Like Ms. Vreeland, my friend Deborah Nadoolman Landis has made it her life’s mission for the world to see the clothes that inspire dreamers in movie theaters, as well as on the runway and red carpet. Nearly four decades after Ms. Vreeland’s landmark show at the Met, Deborah has spearheaded a spectacular examination of film costumes and their impact with the release this fall of three weighty tomes for the Harper Design imprint, including (just out in time for holiday gifting) Hollywood Sketchbook: A Century of Costume Illustration. The trio of books is tied to the sweeping exhibition Deborah curated at the Victoria and Albert Museum that also opened this fall.
“Costume designers have many advantages over fashion designers,” Deborah tells me by phone from London, late, late night on the eve before the opening night gala of her grand show. The Oscar-winning costume designer and academic is tucked in bed following a press day more grueling than anything she or her husband, director John Landis, ever underwent for a film premiere, she contends with a laugh.
“Every single costume created for a movie is seen in both a narrative context and a visual one,” she continues. “It is always seen within a perfectly framed image, always, with everyone else there to make that featured character look good. The whole movie is built for that moment. There is an emotional context too, because the very essence of story telling in a film is that you have to fall madly in love with the people in the story. As viewers, we are also being directed to look at this object of desire. This emotional context that is such a part of the film experience can’t happen in a split second on a runway. Life is not a catwalk.
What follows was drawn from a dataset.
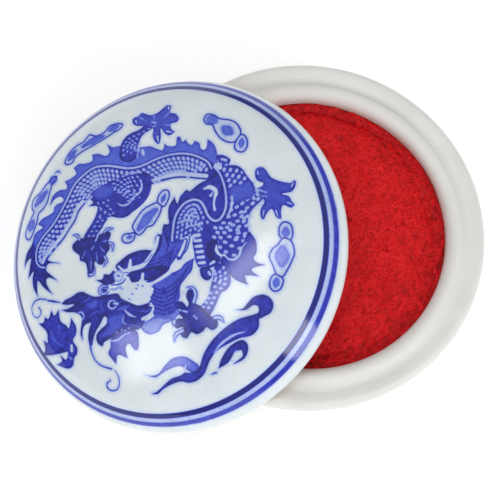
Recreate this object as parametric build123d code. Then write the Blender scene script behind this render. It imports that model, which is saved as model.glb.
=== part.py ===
from build123d import *
import math
import os

# Round porcelain box of red seal paste, opened: the base stands on the table full of paste, and
# the domed lid leans on it, its low edge on the table and the rest of its rim across the base.
# Frame: origin at the centre of the foot ring, on the table. +Z is up and the lid lies towards -X.
# Millimetres and degrees.

# Whole box
body_radius = 36.0
seat_height = 19.55

# Foot ring under the base
foot_radius = 24.0
foot_width = 2.6
foot_recess = 1.5
foot_height = 1.9
foot_edge_radius = 0.5

# Outer wall of the base, one bowl curve that is upright just under the rounded shoulder
upright_height = 0.3
shoulder_edge_radius = 1.3

# Seat for the closed lid, and the soft groove between it and the lip
seat_width = 4.3
seat_slope_width = 2.4
groove_depth = 0.4
groove_edge_radius = 6.0
groove_root_radius = 1.6

# Low raised lip that keeps the closed lid in place: a leaning outer flank and rounded edges
lip_height = 1.0
lip_width = 3.6
lip_flank_tilt = 42.0
lip_outer_round = 1.7
lip_inner_round = 1.9

# Hollow that holds the paste
floor_thickness = 3.2
hollow_corner_radius = 7.0

# Seal paste, pressed into the hollow and left slightly mounded
paste_gap = 0.05
paste_below_lip = 3.1
paste_mound = 1.4
paste_edge_radius = 0.8

# Lid: a short upright wall, a round shoulder and a flatter crown
lid_wall_height = 1.3
lid_wall_blend_radius = 3.0
lid_shoulder_radius = 9.5
lid_shoulder_tilt = 13.2
lid_crown_radius = 87.7
lid_thickness = 3.2
lid_rim_edge_radius = 0.5
lid_play = 0.5
lid_headroom = 0.6

# How the lid leans: its rim rests on the base's shoulder at this bearing, either side of -X
rest_bearing = 61.34
rest_gap = 0.2

# Sizes that follow from these
lip_outer_radius = body_radius - seat_width
lip_inner_radius = lip_outer_radius - lip_width
lip_top = seat_height + lip_height
lip_flank_slope = math.tan(math.radians(lip_flank_tilt))
lip_crest_radius = lip_outer_radius - lip_height * lip_flank_slope
hollow_floor = foot_recess + floor_thickness
lid_inner_radius = lip_outer_radius + lid_play


def turned(half_section):
    """Turn a half section, drawn as radius and height, into a solid round the Z axis."""
    return revolve(Plane.XZ * half_section, Axis.Z)


def make_bowl():
    """The base: foot ring, bowl wall, seat, groove, lip and the hollow for the paste."""
    foot_inner_radius = foot_radius - foot_width
    upright_from = seat_height - shoulder_edge_radius - upright_height
    foot = FilletPolyline(
        (0, foot_recess),
        (foot_inner_radius, foot_recess),
        (foot_inner_radius, 0),
        (foot_radius, 0),
        (foot_radius, foot_height),
        radius=foot_edge_radius,
    )
    wall = EllipticalCenterArc(
        (foot_radius, upright_from),
        body_radius - foot_radius,
        upright_from - foot_height,
        start_angle=270,
        arc_size=90,
    )
    rim = FilletPolyline(
        (body_radius, upright_from),
        (body_radius, seat_height),
        (lip_outer_radius + seat_slope_width, seat_height),
        (lip_outer_radius + groove_depth * lip_flank_slope, seat_height - groove_depth),
        (lip_crest_radius, lip_top),
        (lip_inner_radius, lip_top),
        (lip_inner_radius, hollow_floor),
        (0, hollow_floor),
        radius=[
            shoulder_edge_radius,
            groove_edge_radius,
            groove_root_radius,
            lip_outer_round,
            lip_inner_round,
            hollow_corner_radius,
        ],
    )
    axis = Line((0, hollow_floor), (0, foot_recess))
    return turned(make_face([foot, wall, rim, axis]))


def make_paste():
    """The paste: it follows the hollow's floor, corner and wall, and is mounded on top."""
    paste_radius = lip_inner_radius - paste_gap
    paste_bottom = hollow_floor + paste_gap
    paste_edge = lip_top - paste_below_lip
    paste_top = paste_edge + paste_mound
    under = FilletPolyline(
        (0, paste_bottom),
        (paste_radius, paste_bottom),
        (paste_radius, paste_edge),
        radius=hollow_corner_radius - paste_gap,
    )
    mound = TangentArc((0, paste_top), (paste_radius, paste_edge), tangent=(1, 0))
    axis = Line((0, paste_top), (0, paste_bottom))
    section = make_face([under, mound, axis])
    edge = section.vertices().sort_by(Axis.X)[-2:].sort_by(Axis.Y)[-1]
    return turned(fillet(edge, paste_edge_radius))


def dome(inset):
    """Half section under the lid's dome, drawn in from the outer skin by the inset."""
    tilt = math.radians(lid_shoulder_tilt)
    shoulder_x = body_radius - lid_shoulder_radius * math.cos(tilt)
    shoulder_y = lid_wall_height - lid_shoulder_radius * math.sin(tilt)
    between = lid_crown_radius - lid_shoulder_radius
    crown_y = shoulder_y - math.sqrt(between**2 - shoulder_x**2)
    meeting = math.degrees(math.acos(shoulder_x / between))
    shoulder_arc = lid_shoulder_radius - inset
    crown_arc = lid_crown_radius - inset
    sweep = meeting - lid_shoulder_tilt
    shoulder = CenterArc((shoulder_x, shoulder_y), shoulder_arc, lid_shoulder_tilt, sweep)
    crown = CenterArc((0, crown_y), crown_arc, meeting, 90 - meeting)
    low = shoulder @ 0
    sides = Polyline(crown @ 1, (0, 0), (low.X, 0), low)
    return make_face([shoulder, crown, sides])


def make_lid():
    """The lid with its rim on the XY plane: a domed shell, open below to take the lip."""
    skin = dome(inset=0)
    wall_top = skin.vertices().sort_by(Axis.X)[-2:].sort_by(Axis.Y)[-1]
    skin = fillet(wall_top, lid_wall_blend_radius)
    hollow_height = lip_height + lid_headroom
    mouth = Pos(lid_inner_radius / 2, hollow_height / 2) * Rectangle(lid_inner_radius, hollow_height)
    reach = Pos(lid_inner_radius / 2, 0) * Rectangle(lid_inner_radius, 2 * body_radius)
    section = skin - (dome(inset=lid_thickness) & reach) - mouth
    rim_corners = section.vertices().group_by(Axis.Y)[0]
    return turned(fillet(rim_corners, lid_rim_edge_radius))


def lean(lid):
    """Lay the lid down: low edge just over the table, inner rim edge just over the base's rim."""
    shoulder_ring = body_radius - shoulder_edge_radius
    edge_centre = body_radius - lid_rim_edge_radius
    rest_across = shoulder_ring * math.sin(math.radians(rest_bearing))
    rest_along = edge_centre + math.sqrt(lid_inner_radius**2 - rest_across**2)
    rest_rise = (seat_height - lid_rim_edge_radius) / math.hypot(rest_along, lid_rim_edge_radius)
    angle = math.asin(rest_rise) + math.atan2(lid_rim_edge_radius, rest_along)
    rim_drop = edge_centre * math.sin(angle) - lid_rim_edge_radius * math.cos(angle)
    rim_z = rest_gap + rim_drop + lid_rim_edge_radius

    def rim_x_over(ring_radius, ring_height):
        # Where the inner edge of the rim crosses over a ring of the base, along and across the lean
        along = (ring_height + rest_gap - rim_z) / math.sin(angle)
        across = math.sqrt(lid_inner_radius**2 - along**2)
        return -math.sqrt(ring_radius**2 - across**2) - along * math.cos(angle)

    over_lip = rim_x_over(lip_crest_radius, lip_top)
    over_shoulder = rim_x_over(shoulder_ring, seat_height)
    rim_x = min(over_lip, over_shoulder)
    lean_angle = math.degrees(angle)
    print(f"lid leans {lean_angle:.2f} degrees, rim centre at x {rim_x:.2f}, z {rim_z:.2f}")
    return Pos(rim_x, 0, rim_z) * Rot(0, -lean_angle, 0) * lid


bowl = make_bowl()
seal_paste = make_paste()
lid = lean(make_lid())

os.makedirs("parts", exist_ok=True)
for name, solid in {"bowl": bowl, "seal_paste": seal_paste, "lid": lid}.items():
    export_step(solid, f"parts/{name}.step")
    print(f"{name}: {solid.volume / 1000:.2f} ml")
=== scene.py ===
# %% [markdown]
# A round porcelain box of red seal paste
#
# The real box is two fired porcelain shells and a cake of oily red paste. The base is full of
# paste, and the lid leans on it, painted in cobalt blue under a clear glaze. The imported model
# gives every size and place, so each surface here is laid on it, and nothing is moved or fitted.

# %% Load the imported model
import math
import bpy
import numpy as np
from mathutils import Matrix, Vector, geometry


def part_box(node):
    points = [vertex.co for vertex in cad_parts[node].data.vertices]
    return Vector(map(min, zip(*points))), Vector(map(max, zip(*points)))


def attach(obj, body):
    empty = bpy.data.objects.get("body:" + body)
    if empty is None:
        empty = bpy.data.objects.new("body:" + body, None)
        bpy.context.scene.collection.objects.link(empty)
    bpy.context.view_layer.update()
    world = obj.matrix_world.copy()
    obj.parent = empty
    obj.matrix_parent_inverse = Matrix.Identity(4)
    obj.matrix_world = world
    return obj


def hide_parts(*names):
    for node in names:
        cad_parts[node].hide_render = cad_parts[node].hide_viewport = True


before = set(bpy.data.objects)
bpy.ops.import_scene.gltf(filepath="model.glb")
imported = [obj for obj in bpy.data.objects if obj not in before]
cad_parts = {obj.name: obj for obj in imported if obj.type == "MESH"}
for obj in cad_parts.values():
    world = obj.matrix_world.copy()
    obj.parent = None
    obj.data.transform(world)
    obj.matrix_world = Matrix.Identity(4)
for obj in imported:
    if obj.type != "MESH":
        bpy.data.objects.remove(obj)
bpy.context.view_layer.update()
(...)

Neither are the movies.”
To wit, recreating that perfect moment when the audience falls for the heroine is what drives red carpet regulars and the army behind them—their stylists, managers, agents, publicists and, oh yes, the fashion designers creating the frock—to relentlessly recycle Old Hollywood during awards season. That is also behind the tidal wave of vintage gowns that have become by now a banal badge of individual style and cool.
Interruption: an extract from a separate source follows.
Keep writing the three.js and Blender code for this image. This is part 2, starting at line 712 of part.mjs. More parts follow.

“What is glamour but power,” adds Deborah. “For us in films, who work as collaborators, it’s about making a moment so irresistible to the viewers that it evokes emotion, memory. The dress becomes more than a dress, more than surface. It’s absolute soul. It’s an epiphany, a cathartic moment.”
This brings to mind something Salma Hayek told me once upon my first book project: “In the not so distant past, glamour was about being an unapproachable, distant, creature of beauty. To achieve that look required overwhelming artifice in every respect.” For Ms. Hayek, the very meaning of the word was about its etymology, a derivation of the Latin grammatica, meaning scholarship: to learn, to think. That definition shifted during the Middle Ages to mean something of the occult, the science of using ones own inner power, aka magic. “To me,” continued the actress-turned-cosmetics entrepreneur, “this original idea applies equally today. We cast a spell of allure and charm by learning who we are and by expressing ourselves.”
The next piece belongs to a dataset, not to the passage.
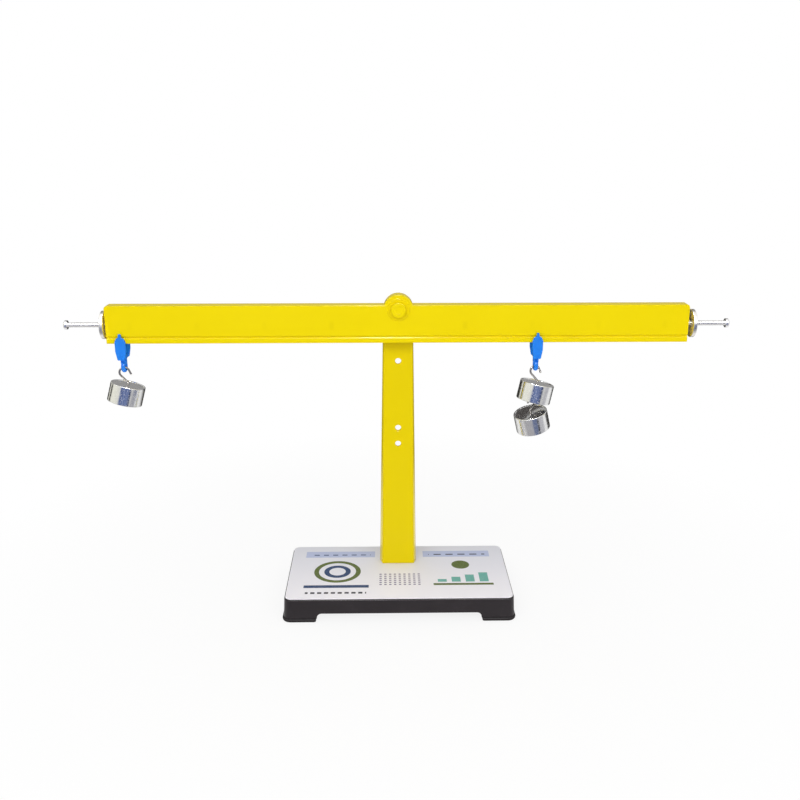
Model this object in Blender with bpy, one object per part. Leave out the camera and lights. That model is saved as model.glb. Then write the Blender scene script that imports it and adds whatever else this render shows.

For those whose very raison d’etre relies on worship by legions of fans, be they actresses or the fashion designers who dress them, that means tapping the inner goddess.
The ideals of Old Hollywood glamour remain irresistible because they are such a part of the American mythology, tells me Arianne Phillips, an indefatigable talent, whose flair for creating character—goddesses or otherwise on screen, on stage or on the red carpet—has meant a striking career as editorial and rock stylist and costume designer. As the latter, that includes 15 years with Madonna, including five world tours and the pop icon’s directorial debut with W.E., for which Arianne was nominated for her second Oscar in costume design. She also collaborated with Tom Ford on his outing in filmmaking, along with shepherding the careers of countless designers she’s championed (notably, for the purposes here, Madonna’s turn at the Oscars in then-relatively unknown Olivier Theyskens).
“The heritage of Hollywood and the creation of glamour is integral to what we think of as movie magic, especially that magic age of the 1920s, 1930s and 1940s, which was a more innocent time in movies than reality,” observes my friend. “Audiences were introduced to the bias cut gown and other signatures that personified ultimate glamour, ultimate femininity. The Oscar statue itself is a glamour icon of Hollywood. These are the hallmarks of American style, unique to America’s heritage, American mythology.” In other words, goddesses such as Marlene Dietrich, Joan Crawford and Marilyn Monroe shining atop Los Angeles’ own Mount Olympus, the Hollywood sign. “Of course, these timeless archetypes keep echoing in fashion on the runway and on the red carpet.”
Ultimately, we agree, the relationship between fashion and Hollywood is a conversation. “It’s always been about seizing a moment in time,” Arianne says, sounding as if she were thinking aloud. She is still referring to the idea of clothes on film and what motivates designers and actors on the red carpet. She could also be speaking about the French way.
Given that it’s not so much that my French friends decry Hollywood as much as they prefer to think of glamour as something Hollywood could not know anything about without their contribution and guidance, let’s just say for the sake of argument that examining its source and meaning in New Hollywood is a conversation that will continue. As for who will best channel the legendary sirens of the silver screen in the hopes of becoming the icons for the next generation to worship, we will have to tune in for the pre-shows to find out.